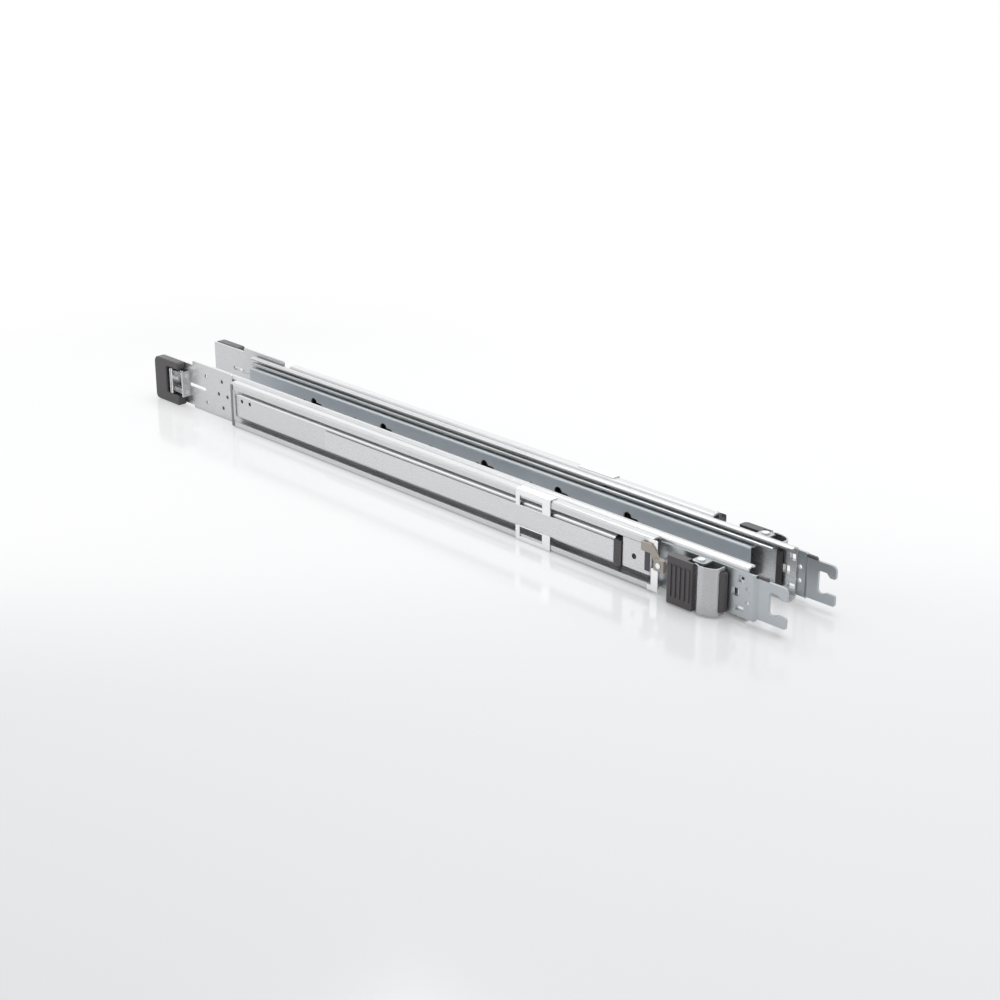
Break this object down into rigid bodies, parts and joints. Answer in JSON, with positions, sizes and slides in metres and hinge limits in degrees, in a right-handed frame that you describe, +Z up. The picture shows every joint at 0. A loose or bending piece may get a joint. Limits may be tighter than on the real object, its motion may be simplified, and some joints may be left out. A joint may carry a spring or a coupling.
{
  "type": "sliding server rail pair",
  "caption": "Pair of telescopic ball-bearing server rails with front hook brackets, swinging latches and sprung rear pins.",
  "frame": {"origin": "middle of the pair's bounding box, on the surface that it stands on", "axes": "+X along the rails to the front hooks, +Y towards the right rail, +Z up"},
  "size_m": [0.741, 0.0916, 0.045],
  "materials": {
    "zinc_plated_steel": "satin zinc plating",
    "grey_steel": "satin, slightly bluish grey",
    "bright_steel": "bright",
    "cage_steel": "satin",
    "bearing_steel": "polished",
    "rivet_steel": "satin",
    "spring_steel": "bright",
    "dark_plastic": "matte",
    "beige_plastic": "matte",
    "rubber": "matte"
  },
  "bodies": {
    "fixed_rails": {"left_outer_member": "zinc_plated_steel", "left_support_channel": "zinc_plated_steel", "left_channel_rivets": "rivet_steel", "left_guide_strip": "zinc_plated_steel", "left_strip_rivets": "rivet_steel", "left_guide_clips": "bright_steel", "left_stop_block": "dark_plastic", "left_latch_base": "zinc_plated_steel", "left_front_bracket": "grey_steel", "left_latch_pivot": "rivet_steel", "left_latch_spring": "spring_steel", "left_lock_pivot": "rivet_steel", "left_rear_bumper": "rubber", "right_outer_member": "zinc_plated_steel", "right_support_channel": "zinc_plated_steel", "right_channel_rivets": "rivet_steel", "right_guide_strip": "zinc_plated_steel", "right_strip_rivets": "rivet_steel", "right_guide_clips": "bright_steel", "right_stop_block": "dark_plastic", "right_latch_base": "zinc_plated_steel", "right_front_bracket": "grey_steel", "right_latch_pivot": "rivet_steel", "right_latch_spring": "spring_steel", "right_lock_pivot": "rivet_steel", "right_rear_bumper": "rubber"},
    "left_middle": {"left_middle_member": "zinc_plated_steel", "left_front_bumper": "rubber"},
    "left_inner": {"left_inner_member": "grey_steel"},
    "left_outer_retainer": {"left_outer_cage": "cage_steel", "left_outer_balls": "bearing_steel"},
    "left_inner_retainer": {"left_inner_cage": "cage_steel", "left_inner_balls": "bearing_steel"},
    "left_extension": {"left_extension_bracket": "zinc_plated_steel", "left_rear_guard": "dark_plastic", "left_pin_springs": "spring_steel"},
    "left_pins": {"left_rear_pins": "bearing_steel", "left_pin_yoke": "grey_steel"},
    "left_latch": {"left_latch_leaf": "bright_steel", "left_latch_grip": "dark_plastic", "left_latch_claw": "dark_plastic"},
    "left_lock": {"left_lock_lever": "beige_plastic"},
    "right_middle": {"right_middle_member": "zinc_plated_steel", "right_front_bumper": "rubber"},
    "right_inner": {"right_inner_member": "grey_steel"},
    "right_outer_retainer": {"right_outer_cage": "cage_steel", "right_outer_balls": "bearing_steel"},
    "right_inner_retainer": {"right_inner_cage": "cage_steel", "right_inner_balls": "bearing_steel"},
    "right_extension": {"right_extension_bracket": "zinc_plated_steel", "right_rear_guard": "dark_plastic", "right_pin_springs": "spring_steel"},
    "right_pins": {"right_rear_pins": "bearing_steel", "right_pin_yoke": "grey_steel"},
    "right_latch": {"right_latch_leaf": "bright_steel", "right_latch_grip": "dark_plastic", "right_latch_claw": "dark_plastic"},
    "right_lock": {"right_lock_lever": "beige_plastic"}
  },
  "joints": [
    {"name": "left_middle_slide", "type": "slide", "parent": "fixed_rails", "child": "left_middle", "axis": [1, 0, 0], "range_m": [0, 0.29]},
    {"name": "left_inner_slide", "type": "slide", "parent": "left_middle", "child": "left_inner", "axis": [1, 0, 0], "range_m": [0, 0.29]},
    {"name": "left_outer_retainer_slide", "type": "slide", "parent": "fixed_rails", "child": "left_outer_retainer", "axis": [1, 0, 0], "range_m": [0, 0.145]},
    {"name": "left_inner_retainer_slide", "type": "slide", "parent": "left_middle", "child": "left_inner_retainer", "axis": [1, 0, 0], "range_m": [0, 0.145]},
    {"name": "left_extension_slide", "type": "slide", "parent": "fixed_rails", "child": "left_extension", "axis": [-1, 0, 0], "range_m": [0, 0.2]},
    {"name": "left_pin_travel", "type": "slide", "parent": "left_extension", "child": "left_pins", "axis": [1, 0, 0], "range_m": [0, 0.005], "stiffness_N_per_m": 1500, "deforming": ["left_pin_springs"]},
    {"name": "left_latch_swing", "type": "hinge", "parent": "fixed_rails", "child": "left_latch", "pos_m": [0.299, -0.036, 0.021], "axis": [0, 0, -1], "range_deg": [0, 10], "stiffness_Nm_per_rad": 0.6, "deforming": ["left_latch_spring"]},
    {"name": "left_lock_swing", "type": "hinge", "parent": "fixed_rails", "child": "left_lock", "pos_m": [0.263, -0.038, 0.0245], "axis": [0, 1, 0], "range_deg": [0, 8], "stiffness_Nm_per_rad": 0.2},
    {"name": "right_middle_slide", "type": "slide", "parent": "fixed_rails", "child": "right_middle", "axis": [1, 0, 0], "range_m": [0, 0.29]},
    {"name": "right_inner_slide", "type": "slide", "parent": "right_middle", "child": "right_inner", "axis": [1, 0, 0], "range_m": [0, 0.29]},
    {"name": "right_outer_retainer_slide", "type": "slide", "parent": "fixed_rails", "child": "right_outer_retainer", "axis": [1, 0, 0], "range_m": [0, 0.145]},
    {"name": "right_inner_retainer_slide", "type": "slide", "parent": "right_middle", "child": "right_inner_retainer", "axis": [1, 0, 0], "range_m": [0, 0.145]},
    {"name": "right_extension_slide", "type": "slide", "parent": "fixed_rails", "child": "right_extension", "axis": [-1, 0, 0], "range_m": [0, 0.2]},
    {"name": "right_pin_travel", "type": "slide", "parent": "right_extension", "child": "right_pins", "axis": [1, 0, 0], "range_m": [0, 0.005], "stiffness_N_per_m": 1500, "deforming": ["right_pin_springs"]},
    {"name": "right_latch_swing", "type": "hinge", "parent": "fixed_rails", "child": "right_latch", "pos_m": [0.299, 0.036, 0.021], "axis": [0, 0, 1], "range_deg": [0, 10], "stiffness_Nm_per_rad": 0.6, "deforming": ["right_latch_spring"]},
    {"name": "right_lock_swing", "type": "hinge", "parent": "fixed_rails", "child": "right_lock", "pos_m": [0.263, 0.038, 0.0245], "axis": [0, 1, 0], "range_deg": [0, 8], "stiffness_Nm_per_rad": 0.2}
  ],
  "couplings": [
    {"joint": "left_outer_retainer_slide", "follows": "left_middle_slide", "ratio": 0.5},
    {"joint": "left_inner_retainer_slide", "follows": "left_inner_slide", "ratio": 0.5},
    {"joint": "right_outer_retainer_slide", "follows": "right_middle_slide", "ratio": 0.5},
    {"joint": "right_inner_retainer_slide", "follows": "right_inner_slide", "ratio": 0.5}
  ]
}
================
● Goal
Your task is to repeat each line of the material exactly.

● Solution
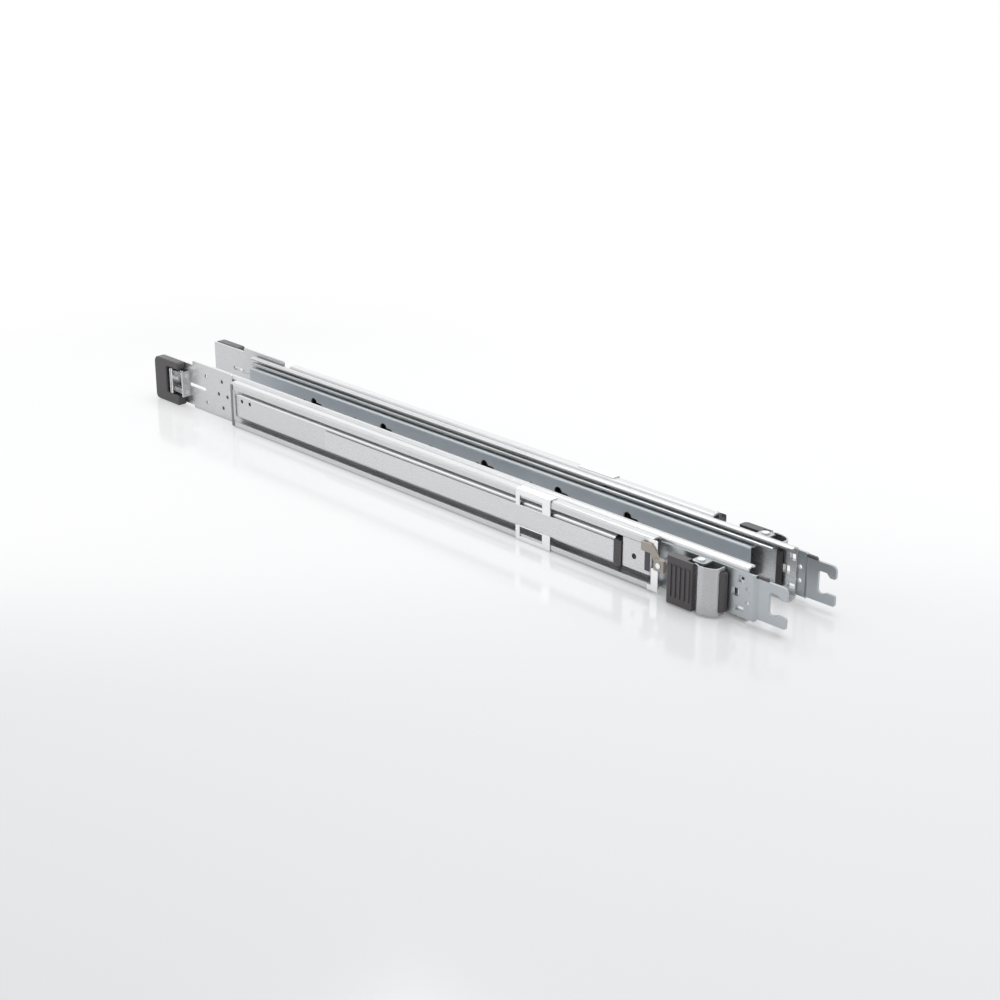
Break this object down into rigid bodies, parts and joints. Answer in JSON, with positions, sizes and slides in metres and hinge limits in degrees, in a right-handed frame that you describe, +Z up. The picture shows every joint at 0. A loose or bending piece may get a joint. Limits may be tighter than on the real object, its motion may be simplified, and some joints may be left out. A joint may carry a spring or a coupling.
{
  "type": "sliding server rail pair",
  "caption": "Pair of telescopic ball-bearing server rails with front hook brackets, swinging latches and sprung rear pins.",
  "frame": {"origin": "middle of the pair's bounding box, on the surface that it stands on", "axes": "+X along the rails to the front hooks, +Y towards the right rail, +Z up"},
  "size_m": [0.741, 0.0916, 0.045],
  "materials": {
    "zinc_plated_steel": "satin zinc plating",
    "grey_steel": "satin, slightly bluish grey",
    "bright_steel": "bright",
    "cage_steel": "satin",
    "bearing_steel": "polished",
    "rivet_steel": "satin",
    "spring_steel": "bright",
    "dark_plastic": "matte",
    "beige_plastic": "matte",
    "rubber": "matte"
  },
  "bodies": {
    "fixed_rails": {"left_outer_member": "zinc_plated_steel", "left_support_channel": "zinc_plated_steel", "left_channel_rivets": "rivet_steel", "left_guide_strip": "zinc_plated_steel", "left_strip_rivets": "rivet_steel", "left_guide_clips": "bright_steel", "left_stop_block": "dark_plastic", "left_latch_base": "zinc_plated_steel", "left_front_bracket": "grey_steel", "left_latch_pivot": "rivet_steel", "left_latch_spring": "spring_steel", "left_lock_pivot": "rivet_steel", "left_rear_bumper": "rubber", "right_outer_member": "zinc_plated_steel", "right_support_channel": "zinc_plated_steel", "right_channel_rivets": "rivet_steel", "right_guide_strip": "zinc_plated_steel", "right_strip_rivets": "rivet_steel", "right_guide_clips": "bright_steel", "right_stop_block": "dark_plastic", "right_latch_base": "zinc_plated_steel", "right_front_bracket": "grey_steel", "right_latch_pivot": "rivet_steel", "right_latch_spring": "spring_steel", "right_lock_pivot": "rivet_steel", "right_rear_bumper": "rubber"},
    "left_middle": {"left_middle_member": "zinc_plated_steel", "left_front_bumper": "rubber"},
    "left_inner": {"left_inner_member": "grey_steel"},
    "left_outer_retainer": {"left_outer_cage": "cage_steel", "left_outer_balls": "bearing_steel"},
    "left_inner_retainer": {"left_inner_cage": "cage_steel", "left_inner_balls": "bearing_steel"},
    "left_extension": {"left_extension_bracket": "zinc_plated_steel", "left_rear_guard": "dark_plastic", "left_pin_springs": "spring_steel"},
    "left_pins": {"left_rear_pins": "bearing_steel", "left_pin_yoke": "grey_steel"},
    "left_latch": {"left_latch_leaf": "bright_steel", "left_latch_grip": "dark_plastic", "left_latch_claw": "dark_plastic"},
    "left_lock": {"left_lock_lever": "beige_plastic"},
    "right_middle": {"right_middle_member": "zinc_plated_steel", "right_front_bumper": "rubber"},
    "right_inner": {"right_inner_member": "grey_steel"},
    "right_outer_retainer": {"right_outer_cage": "cage_steel", "right_outer_balls": "bearing_steel"},
    "right_inner_retainer": {"right_inner_cage": "cage_steel", "right_inner_balls": "bearing_steel"},
    "right_extension": {"right_extension_bracket": "zinc_plated_steel", "right_rear_guard": "dark_plastic", "right_pin_springs": "spring_steel"},
    "right_pins": {"right_rear_pins": "bearing_steel", "right_pin_yoke": "grey_steel"},
    "right_latch": {"right_latch_leaf": "bright_steel", "right_latch_grip": "dark_plastic", "right_latch_claw": "dark_plastic"},
    "right_lock": {"right_lock_lever": "beige_plastic"}
  },
  "joints": [
    {"name": "left_middle_slide", "type": "slide", "parent": "fixed_rails", "child": "left_middle", "axis": [1, 0, 0], "range_m": [0, 0.29]},
    {"name": "left_inner_slide", "type": "slide", "parent": "left_middle", "child": "left_inner", "axis": [1, 0, 0], "range_m": [0, 0.29]},
    {"name": "left_outer_retainer_slide", "type": "slide", "parent": "fixed_rails", "child": "left_outer_retainer", "axis": [1, 0, 0], "range_m": [0, 0.145]},
    {"name": "left_inner_retainer_slide", "type": "slide", "parent": "left_middle", "child": "left_inner_retainer", "axis": [1, 0, 0], "range_m": [0, 0.145]},
    {"name": "left_extension_slide", "type": "slide", "parent": "fixed_rails", "child": "left_extension", "axis": [-1, 0, 0], "range_m": [0, 0.2]},
    {"name": "left_pin_travel", "type": "slide", "parent": "left_extension", "child": "left_pins", "axis": [1, 0, 0], "range_m": [0, 0.005], "stiffness_N_per_m": 1500, "deforming": ["left_pin_springs"]},
    {"name": "left_latch_swing", "type": "hinge", "parent": "fixed_rails", "child": "left_latch", "pos_m": [0.299, -0.036, 0.021], "axis": [0, 0, -1], "range_deg": [0, 10], "stiffness_Nm_per_rad": 0.6, "deforming": ["left_latch_spring"]},
    {"name": "left_lock_swing", "type": "hinge", "parent": "fixed_rails", "child": "left_lock", "pos_m": [0.263, -0.038, 0.0245], "axis": [0, 1, 0], "range_deg": [0, 8], "stiffness_Nm_per_rad": 0.2},
    {"name": "right_middle_slide", "type": "slide", "parent": "fixed_rails", "child": "right_middle", "axis": [1, 0, 0], "range_m": [0, 0.29]},
    {"name": "right_inner_slide", "type": "slide", "parent": "right_middle", "child": "right_inner", "axis": [1, 0, 0], "range_m": [0, 0.29]},
    {"name": "right_outer_retainer_slide", "type": "slide", "parent": "fixed_rails", "child": "right_outer_retainer", "axis": [1, 0, 0], "range_m": [0, 0.145]},
    {"name": "right_inner_retainer_slide", "type": "slide", "parent": "right_middle", "child": "right_inner_retainer", "axis": [1, 0, 0], "range_m": [0, 0.145]},
    {"name": "right_extension_slide", "type": "slide", "parent": "fixed_rails", "child": "right_extension", "axis": [-1, 0, 0], "range_m": [0, 0.2]},
    {"name": "right_pin_travel", "type": "slide", "parent": "right_extension", "child": "right_pins", "axis": [1, 0, 0], "range_m": [0, 0.005], "stiffness_N_per_m": 1500, "deforming": ["right_pin_springs"]},
    {"name": "right_latch_swing", "type": "hinge", "parent": "fixed_rails", "child": "right_latch", "pos_m": [0.299, 0.036, 0.021], "axis": [0, 0, 1], "range_deg": [0, 10], "stiffness_Nm_per_rad": 0.6, "deforming": ["right_latch_spring"]},
    {"name": "right_lock_swing", "type": "hinge", "parent": "fixed_rails", "child": "right_lock", "pos_m": [0.263, 0.038, 0.0245], "axis": [0, 1, 0], "range_deg": [0, 8], "stiffness_Nm_per_rad": 0.2}
  ],
  "couplings": [
    {"joint": "left_outer_retainer_slide", "follows": "left_middle_slide", "ratio": 0.5},
    {"joint": "left_inner_retainer_slide", "follows": "left_inner_slide", "ratio": 0.5},
    {"joint": "right_outer_retainer_slide", "follows": "right_middle_slide", "ratio": 0.5},
    {"joint": "right_inner_retainer_slide", "follows": "right_inner_slide", "ratio": 0.5}
  ]
}